Obviously, the problem voiced by the German Chancellor cannot be solved in a simple way. It should be borne in mind that private companies owning social platforms acted in conditions of force majeure, an emergency situation, when a direct threat to democratic institutions, national security, and the lives of American citizens arose. Another question is whether social networks could have prevented such developments as the incitement to hatred in far-right and/or conspiratorial groups that lasted for a long time and eventually resulted in a surge of street activity.

Ukraine faced the same phenomenon in 2014 when Russian aggression was accompanied by extreme activity of supporters of the “Russian spring” on social networks. Moreover, sometimes it was difficult to distinguish between ideological supporters of Putin and propagandists “on duty.” Without a doubt, they were united by the desire to inflict the greatest damage on Ukraine and to strengthen the military efforts of the aggressor and separatists. Specially created groups helped them not only to exercise informational and psychological influence on Ukraine but also to recruit volunteers and to coordinate the actions of anti-Ukrainian forces both directly in the conflict zone and throughout Ukraine. Meanwhile, the National Security and Defence Council adopted a decision to block Russian social network services (Yandex, Mail.Ru Group, VKontakte, and Odnoklassniki) in Ukraine for three years only in May 2017; to be honest, it was somewhat late. In May 2020, the decision was extended by President Zelensky. In both 2017 and 2020, there were doubts as to whether such measures did more harm than good, as there was a clear restriction on freedom of expression. But Ukraine must respect democratic rights and freedoms and at the same time prevent the threats posed to the very existence of these rights and freedoms by external hostile forces, in particular through the abuse of freedoms which Russia lacks.

Undoubtedly, there is a big difference between the government’s decision and the decision of private companies to restrict the actions of users of social networks and other Internet services, just as information security measures of democratic states differ significantly from opposition hunting in countries with police authoritarianism.

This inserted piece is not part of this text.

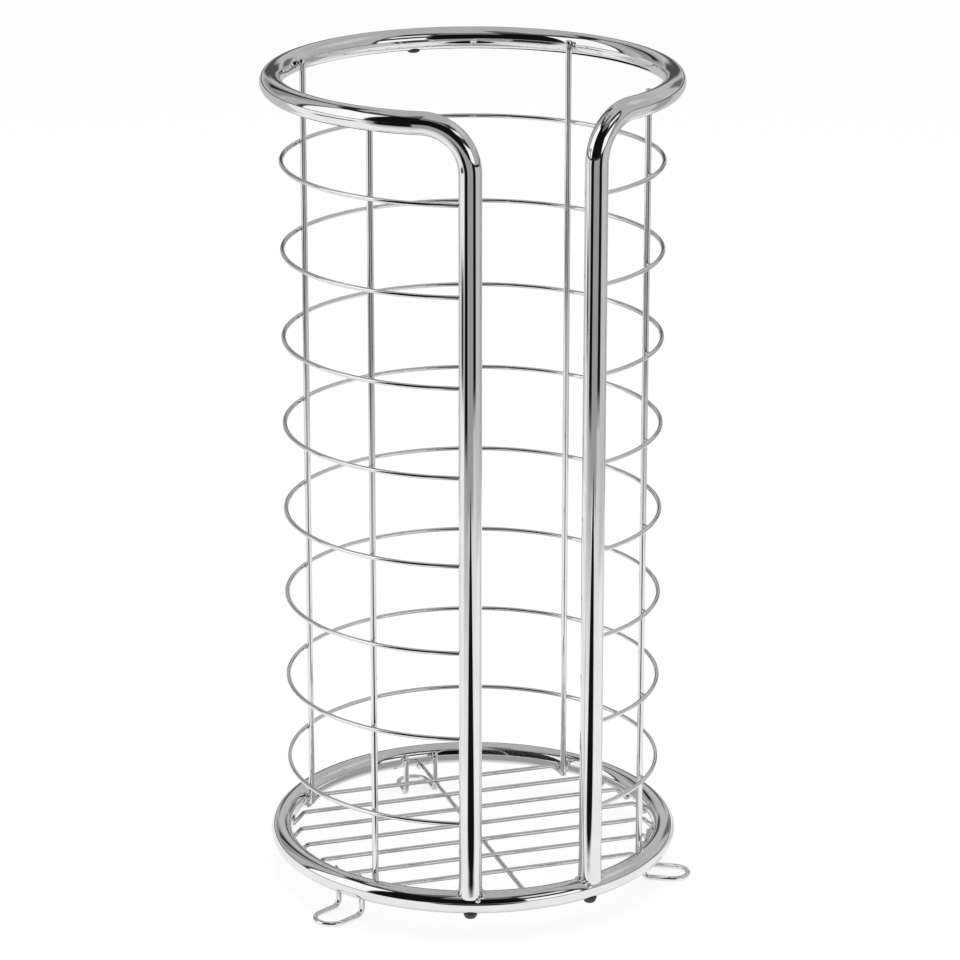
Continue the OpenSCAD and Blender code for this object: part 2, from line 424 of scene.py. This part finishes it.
# The same on the table, with distances from the object's axis in metres in place of elevations,
# and last how softly a panel starts and ends there
TABLE_LEVEL = 0.93
TABLE_PANELS = [
    ((56, 246), (0.55, 9), 0.58, 8, 0.10),
    ((104, 128), (0.05, 0.70), 0.66, 6, 0.04),
    ((114, 132), (0.60, 9), 0.36, 6, 0.08),
    ((-93, -64), (0.85, 1.17), 0.04, 6, 0.12),
    ((-58, -14), (0.50, 9), 0.36, 8, 0.60),
    ((14, 60), (0.62, 9), 0.57, 8, 0.60),
    ((-25, 25), (0.67, 9), 0.35, 3, 0.08),
    ((-53, -25), (0.77, 9), 0.006, 3, 0.08),
    ((25, 51), (0.87, 9), 0.006, 3, 0.09),
]
# Oval cards on the table, a black one towards the camera and a black one behind, and a grey oval of
# painted shade under the object, which the metal sees in place of the object's shadow on the table:
# middle and half sizes, each across and ahead in metres, and level
OVAL_CARDS_AND_PAINTED_SHADE = [
    ((0.012, 0.432), (0.126, 0.285), 0.006),
    ((-0.10, -0.52), (0.12, 0.26), 0.006),
    # Painted shade: the grey oval darkens the table under the object, as the metal sees it
    ((0.0, 0.0), (0.084, 0.084), 0.35),
]
# How soft an oval's edge is, as a share of its size
OVAL_SOFT = 0.12
# Where the glowing sheets have their points. On the table these lie at even steps from HOLE_R to
# INNER_R, and then each further out than the last by a share, up to the dome's foot.
SHEET_AZIMUTHS = range(-180, 181, 2)
DOME_ELEVATIONS = range(0, 91)
HOLE_R = 0.006
INNER_R = 0.12
INNER_RINGS = 10
OUTER_RINGS = 74
RING_GROWTH = 1.055
TABLE_DISTANCES = [HOLE_R + (INNER_R - HOLE_R) * j / INNER_RINGS for j in range(INNER_RINGS)]
TABLE_DISTANCES += [INNER_R * RING_GROWTH ** j for j in range(OUTER_RINGS)]
TABLE_SHEET_Z = 0.5 * MM


def dome_level(azimuth, elevation):
    level = DOME_LEVEL
    for azimuths, elevations, panel, soft in DOME_PANELS:
        share = within_turn(azimuth, *azimuths, soft) * within(elevation, *elevations, soft)
        level += (panel - level) * share
    return level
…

No wonder there are fears that actions against the network activity of aggressive supporters of Trump will be used by the Putin regime to justify its struggle with opponents of the Kremlin. But democracy must find ways to remain a democracy without losing the opportunity to effectively defend itself against the subversive activities of enemies who sometimes disguise themselves as its biggest supporters. The information age creates both great opportunities and unpredictable challenges. And democracy is the key to finding an adequate response to threats.